— Start Given information —

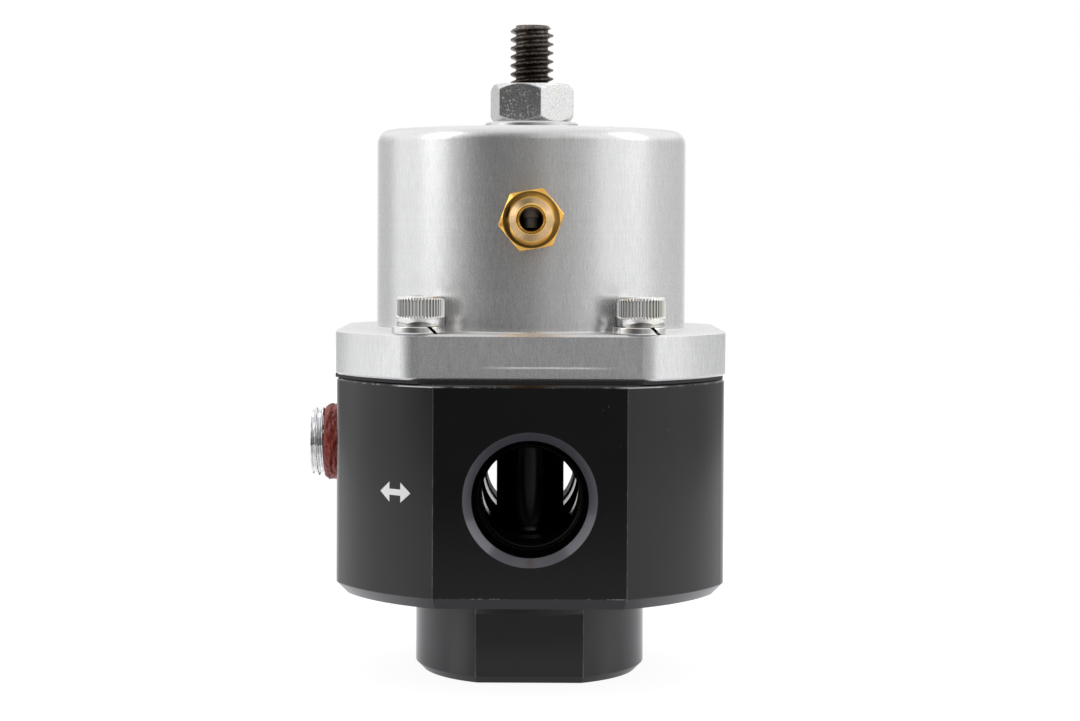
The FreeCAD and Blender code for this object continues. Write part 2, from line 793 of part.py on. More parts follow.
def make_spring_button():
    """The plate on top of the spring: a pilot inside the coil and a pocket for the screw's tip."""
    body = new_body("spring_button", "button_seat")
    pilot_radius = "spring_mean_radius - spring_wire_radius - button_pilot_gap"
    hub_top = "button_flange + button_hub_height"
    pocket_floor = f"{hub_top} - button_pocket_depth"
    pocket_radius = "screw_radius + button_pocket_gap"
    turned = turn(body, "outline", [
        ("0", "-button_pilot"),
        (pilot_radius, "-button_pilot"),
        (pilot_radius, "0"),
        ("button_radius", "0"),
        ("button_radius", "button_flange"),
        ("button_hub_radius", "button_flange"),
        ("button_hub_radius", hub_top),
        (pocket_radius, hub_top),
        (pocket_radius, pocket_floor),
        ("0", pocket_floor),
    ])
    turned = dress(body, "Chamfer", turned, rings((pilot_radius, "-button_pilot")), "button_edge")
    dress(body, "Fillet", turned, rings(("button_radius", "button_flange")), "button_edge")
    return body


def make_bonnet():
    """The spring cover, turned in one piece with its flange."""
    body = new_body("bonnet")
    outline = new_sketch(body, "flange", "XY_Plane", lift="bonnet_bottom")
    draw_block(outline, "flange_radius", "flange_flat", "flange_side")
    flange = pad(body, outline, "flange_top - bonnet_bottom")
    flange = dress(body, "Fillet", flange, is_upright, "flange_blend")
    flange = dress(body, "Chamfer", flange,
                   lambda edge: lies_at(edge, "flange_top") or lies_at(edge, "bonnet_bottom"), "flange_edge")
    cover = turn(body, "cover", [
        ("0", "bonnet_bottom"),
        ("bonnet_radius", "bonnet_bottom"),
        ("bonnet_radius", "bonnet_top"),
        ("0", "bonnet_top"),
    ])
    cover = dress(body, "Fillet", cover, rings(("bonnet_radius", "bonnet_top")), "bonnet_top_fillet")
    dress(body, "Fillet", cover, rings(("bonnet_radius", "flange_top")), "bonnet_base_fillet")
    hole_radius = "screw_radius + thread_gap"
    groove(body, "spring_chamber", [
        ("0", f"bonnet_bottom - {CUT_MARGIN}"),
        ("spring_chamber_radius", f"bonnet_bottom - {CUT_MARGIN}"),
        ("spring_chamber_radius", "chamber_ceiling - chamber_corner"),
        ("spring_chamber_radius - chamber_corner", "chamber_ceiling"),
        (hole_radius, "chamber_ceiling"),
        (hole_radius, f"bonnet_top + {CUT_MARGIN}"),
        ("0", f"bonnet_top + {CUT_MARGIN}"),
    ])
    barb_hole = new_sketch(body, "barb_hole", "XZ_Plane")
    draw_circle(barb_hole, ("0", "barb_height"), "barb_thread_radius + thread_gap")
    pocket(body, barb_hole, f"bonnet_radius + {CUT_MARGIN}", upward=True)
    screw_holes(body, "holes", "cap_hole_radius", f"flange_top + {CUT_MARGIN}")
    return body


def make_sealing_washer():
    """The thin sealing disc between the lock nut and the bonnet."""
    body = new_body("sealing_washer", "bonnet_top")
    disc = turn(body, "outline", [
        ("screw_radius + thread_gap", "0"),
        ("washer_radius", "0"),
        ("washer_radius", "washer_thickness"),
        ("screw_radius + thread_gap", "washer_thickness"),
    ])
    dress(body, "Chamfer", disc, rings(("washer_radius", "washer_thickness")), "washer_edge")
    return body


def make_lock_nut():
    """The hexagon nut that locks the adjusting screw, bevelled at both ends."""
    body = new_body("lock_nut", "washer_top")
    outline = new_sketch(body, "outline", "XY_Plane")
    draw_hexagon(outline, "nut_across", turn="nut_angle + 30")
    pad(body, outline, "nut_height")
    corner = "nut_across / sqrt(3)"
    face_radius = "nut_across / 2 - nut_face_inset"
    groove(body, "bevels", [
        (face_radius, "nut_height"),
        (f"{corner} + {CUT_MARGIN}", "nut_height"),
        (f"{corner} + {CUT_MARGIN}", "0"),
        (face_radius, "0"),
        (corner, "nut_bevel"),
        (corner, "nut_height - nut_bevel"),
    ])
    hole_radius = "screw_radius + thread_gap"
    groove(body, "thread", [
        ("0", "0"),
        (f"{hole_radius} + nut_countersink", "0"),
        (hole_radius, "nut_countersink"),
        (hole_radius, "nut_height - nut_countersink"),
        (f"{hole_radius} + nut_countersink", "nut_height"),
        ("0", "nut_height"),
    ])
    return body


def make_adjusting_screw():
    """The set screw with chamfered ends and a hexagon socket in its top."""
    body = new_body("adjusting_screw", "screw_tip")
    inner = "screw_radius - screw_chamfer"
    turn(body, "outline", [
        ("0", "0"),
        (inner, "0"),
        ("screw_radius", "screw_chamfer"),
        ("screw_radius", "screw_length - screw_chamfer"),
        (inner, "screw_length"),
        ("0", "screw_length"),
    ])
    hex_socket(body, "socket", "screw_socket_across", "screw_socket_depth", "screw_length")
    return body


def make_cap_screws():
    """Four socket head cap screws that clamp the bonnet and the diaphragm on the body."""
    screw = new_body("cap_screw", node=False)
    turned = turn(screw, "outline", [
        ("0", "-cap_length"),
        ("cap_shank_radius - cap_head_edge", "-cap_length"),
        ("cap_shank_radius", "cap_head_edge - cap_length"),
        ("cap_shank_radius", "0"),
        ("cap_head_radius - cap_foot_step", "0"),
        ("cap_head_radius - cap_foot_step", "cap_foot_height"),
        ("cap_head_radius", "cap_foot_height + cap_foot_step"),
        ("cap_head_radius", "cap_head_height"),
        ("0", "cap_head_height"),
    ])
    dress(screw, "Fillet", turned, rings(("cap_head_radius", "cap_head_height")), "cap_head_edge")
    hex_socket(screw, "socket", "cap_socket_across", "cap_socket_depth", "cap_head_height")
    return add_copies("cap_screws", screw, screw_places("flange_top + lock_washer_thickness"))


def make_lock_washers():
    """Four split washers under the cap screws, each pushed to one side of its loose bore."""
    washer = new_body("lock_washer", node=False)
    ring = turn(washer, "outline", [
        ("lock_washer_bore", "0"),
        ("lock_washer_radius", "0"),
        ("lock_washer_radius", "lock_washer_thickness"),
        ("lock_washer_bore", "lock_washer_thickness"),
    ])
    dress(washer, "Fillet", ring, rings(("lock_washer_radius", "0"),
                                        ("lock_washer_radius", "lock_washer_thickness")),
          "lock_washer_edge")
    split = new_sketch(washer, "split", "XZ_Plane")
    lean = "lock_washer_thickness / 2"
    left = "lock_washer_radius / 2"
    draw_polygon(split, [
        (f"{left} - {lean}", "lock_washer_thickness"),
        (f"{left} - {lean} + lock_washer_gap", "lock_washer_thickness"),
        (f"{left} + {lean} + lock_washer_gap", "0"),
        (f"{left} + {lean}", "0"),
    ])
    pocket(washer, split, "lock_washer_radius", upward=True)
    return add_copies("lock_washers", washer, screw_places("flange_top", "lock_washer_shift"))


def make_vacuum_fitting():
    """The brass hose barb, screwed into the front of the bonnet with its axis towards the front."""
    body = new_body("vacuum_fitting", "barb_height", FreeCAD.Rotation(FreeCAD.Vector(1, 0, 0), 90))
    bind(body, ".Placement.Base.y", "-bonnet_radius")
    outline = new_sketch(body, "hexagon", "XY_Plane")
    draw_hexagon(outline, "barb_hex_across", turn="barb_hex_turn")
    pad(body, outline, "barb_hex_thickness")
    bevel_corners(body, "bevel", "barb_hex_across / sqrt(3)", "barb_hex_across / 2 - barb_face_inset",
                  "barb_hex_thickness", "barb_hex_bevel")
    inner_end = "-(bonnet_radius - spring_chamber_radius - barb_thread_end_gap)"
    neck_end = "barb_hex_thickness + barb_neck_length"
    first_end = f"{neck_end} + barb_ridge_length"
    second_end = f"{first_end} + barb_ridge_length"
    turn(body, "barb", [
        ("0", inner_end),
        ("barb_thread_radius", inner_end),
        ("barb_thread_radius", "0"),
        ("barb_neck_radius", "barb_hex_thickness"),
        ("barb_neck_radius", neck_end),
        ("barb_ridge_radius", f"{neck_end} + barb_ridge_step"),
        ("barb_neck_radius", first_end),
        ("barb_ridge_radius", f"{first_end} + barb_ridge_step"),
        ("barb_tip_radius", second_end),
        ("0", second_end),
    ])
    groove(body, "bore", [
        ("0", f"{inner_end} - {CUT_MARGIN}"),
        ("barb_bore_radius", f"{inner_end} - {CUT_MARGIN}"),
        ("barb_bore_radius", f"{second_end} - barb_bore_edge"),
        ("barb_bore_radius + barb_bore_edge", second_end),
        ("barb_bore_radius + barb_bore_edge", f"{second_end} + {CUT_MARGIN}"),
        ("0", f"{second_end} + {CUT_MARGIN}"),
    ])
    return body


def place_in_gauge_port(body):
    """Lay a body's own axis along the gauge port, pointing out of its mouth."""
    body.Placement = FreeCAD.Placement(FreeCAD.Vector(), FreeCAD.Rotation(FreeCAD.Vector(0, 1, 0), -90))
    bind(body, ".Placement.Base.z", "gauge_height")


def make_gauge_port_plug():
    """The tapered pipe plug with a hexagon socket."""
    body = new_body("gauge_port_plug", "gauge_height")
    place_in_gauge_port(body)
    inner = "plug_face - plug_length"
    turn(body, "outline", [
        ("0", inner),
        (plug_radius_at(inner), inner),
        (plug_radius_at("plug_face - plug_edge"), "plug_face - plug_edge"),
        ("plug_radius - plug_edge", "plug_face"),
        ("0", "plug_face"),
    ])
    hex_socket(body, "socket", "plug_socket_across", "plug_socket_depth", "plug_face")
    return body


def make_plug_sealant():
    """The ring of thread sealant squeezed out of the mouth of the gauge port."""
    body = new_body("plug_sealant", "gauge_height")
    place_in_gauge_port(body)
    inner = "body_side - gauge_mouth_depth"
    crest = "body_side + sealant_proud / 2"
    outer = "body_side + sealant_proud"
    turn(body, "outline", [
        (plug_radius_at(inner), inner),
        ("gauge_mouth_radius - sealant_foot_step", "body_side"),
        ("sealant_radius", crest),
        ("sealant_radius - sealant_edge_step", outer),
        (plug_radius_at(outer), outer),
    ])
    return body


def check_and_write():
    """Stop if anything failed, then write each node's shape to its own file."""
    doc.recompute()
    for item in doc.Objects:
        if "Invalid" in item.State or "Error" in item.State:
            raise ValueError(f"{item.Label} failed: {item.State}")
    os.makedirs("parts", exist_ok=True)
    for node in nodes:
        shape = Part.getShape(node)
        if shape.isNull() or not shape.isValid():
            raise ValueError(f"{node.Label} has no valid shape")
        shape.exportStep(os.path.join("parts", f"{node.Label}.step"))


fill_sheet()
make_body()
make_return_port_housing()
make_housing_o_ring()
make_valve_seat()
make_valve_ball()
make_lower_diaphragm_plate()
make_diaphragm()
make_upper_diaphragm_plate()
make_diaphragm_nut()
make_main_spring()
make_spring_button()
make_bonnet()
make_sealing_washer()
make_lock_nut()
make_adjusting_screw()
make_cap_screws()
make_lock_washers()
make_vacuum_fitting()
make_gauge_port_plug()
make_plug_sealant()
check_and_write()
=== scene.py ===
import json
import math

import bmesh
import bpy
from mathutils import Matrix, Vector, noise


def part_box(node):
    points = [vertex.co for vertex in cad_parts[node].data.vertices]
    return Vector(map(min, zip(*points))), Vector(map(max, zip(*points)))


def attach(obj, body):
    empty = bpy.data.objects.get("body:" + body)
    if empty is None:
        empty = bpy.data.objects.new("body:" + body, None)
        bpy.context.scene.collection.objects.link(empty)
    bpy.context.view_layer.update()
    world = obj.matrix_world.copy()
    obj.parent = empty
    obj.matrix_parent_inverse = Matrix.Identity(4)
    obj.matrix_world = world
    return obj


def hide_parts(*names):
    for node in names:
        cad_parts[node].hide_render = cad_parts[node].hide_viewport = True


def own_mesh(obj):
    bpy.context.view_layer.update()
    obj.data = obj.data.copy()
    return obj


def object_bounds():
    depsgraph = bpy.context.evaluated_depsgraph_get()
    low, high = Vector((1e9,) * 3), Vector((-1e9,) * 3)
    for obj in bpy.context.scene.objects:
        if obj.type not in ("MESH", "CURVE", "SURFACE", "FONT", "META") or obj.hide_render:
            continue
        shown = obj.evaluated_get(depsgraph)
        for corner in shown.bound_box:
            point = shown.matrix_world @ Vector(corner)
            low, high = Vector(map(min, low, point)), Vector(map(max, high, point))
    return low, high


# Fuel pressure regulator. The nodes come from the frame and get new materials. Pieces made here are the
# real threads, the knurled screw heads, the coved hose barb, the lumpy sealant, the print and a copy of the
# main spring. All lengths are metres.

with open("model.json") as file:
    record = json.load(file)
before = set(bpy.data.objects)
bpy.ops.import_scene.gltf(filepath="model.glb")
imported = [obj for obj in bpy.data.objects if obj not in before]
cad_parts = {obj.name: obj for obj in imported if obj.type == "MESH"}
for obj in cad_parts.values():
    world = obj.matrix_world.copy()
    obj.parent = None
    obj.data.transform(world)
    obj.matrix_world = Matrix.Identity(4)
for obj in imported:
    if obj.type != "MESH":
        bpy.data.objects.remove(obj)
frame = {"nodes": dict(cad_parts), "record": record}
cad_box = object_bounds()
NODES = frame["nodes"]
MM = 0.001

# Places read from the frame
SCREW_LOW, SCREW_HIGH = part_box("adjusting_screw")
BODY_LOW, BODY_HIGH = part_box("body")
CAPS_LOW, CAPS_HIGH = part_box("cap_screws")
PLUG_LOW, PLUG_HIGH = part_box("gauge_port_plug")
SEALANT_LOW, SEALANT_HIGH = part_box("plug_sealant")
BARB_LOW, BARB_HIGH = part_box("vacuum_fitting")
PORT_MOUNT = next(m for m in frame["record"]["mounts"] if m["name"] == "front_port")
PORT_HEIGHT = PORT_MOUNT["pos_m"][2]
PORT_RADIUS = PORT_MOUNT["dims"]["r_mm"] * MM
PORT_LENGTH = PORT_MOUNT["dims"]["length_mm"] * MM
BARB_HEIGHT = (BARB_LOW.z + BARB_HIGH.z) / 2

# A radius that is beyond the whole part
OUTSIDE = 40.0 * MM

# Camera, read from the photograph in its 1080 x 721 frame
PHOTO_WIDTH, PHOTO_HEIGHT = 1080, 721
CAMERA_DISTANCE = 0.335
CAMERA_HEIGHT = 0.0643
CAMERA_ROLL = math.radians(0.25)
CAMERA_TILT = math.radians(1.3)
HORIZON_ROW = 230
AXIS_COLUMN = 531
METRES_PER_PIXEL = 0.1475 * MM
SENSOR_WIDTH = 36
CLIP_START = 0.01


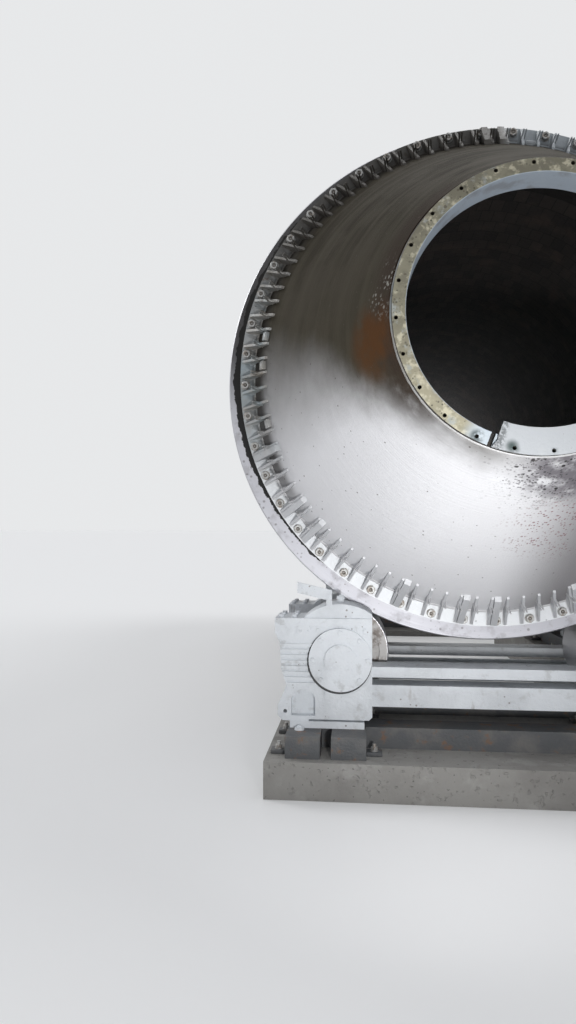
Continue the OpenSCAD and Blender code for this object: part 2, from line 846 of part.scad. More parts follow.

— End Given information —

#### What to do:
Starting with the line with "fill_sheet()" and ending with the line with "obj.parent = empty", extract every line exactly and nothing outside that span.

#### Output for this task:
fill_sheet()
make_body()
make_return_port_housing()
make_housing_o_ring()
make_valve_seat()
make_valve_ball()
make_lower_diaphragm_plate()
make_diaphragm()
make_upper_diaphragm_plate()
make_diaphragm_nut()
make_main_spring()
make_spring_button()
make_bonnet()
make_sealing_washer()
make_lock_nut()
make_adjusting_screw()
make_cap_screws()
make_lock_washers()
make_vacuum_fitting()
make_gauge_port_plug()
make_plug_sealant()
check_and_write()
=== scene.py ===
import json
import math

import bmesh
import bpy
from mathutils import Matrix, Vector, noise


def part_box(node):
    points = [vertex.co for vertex in cad_parts[node].data.vertices]
    return Vector(map(min, zip(*points))), Vector(map(max, zip(*points)))


def attach(obj, body):
    empty = bpy.data.objects.get("body:" + body)
    if empty is None:
        empty = bpy.data.objects.new("body:" + body, None)
        bpy.context.scene.collection.objects.link(empty)
    bpy.context.view_layer.update()
    world = obj.matrix_world.copy()
    obj.parent = empty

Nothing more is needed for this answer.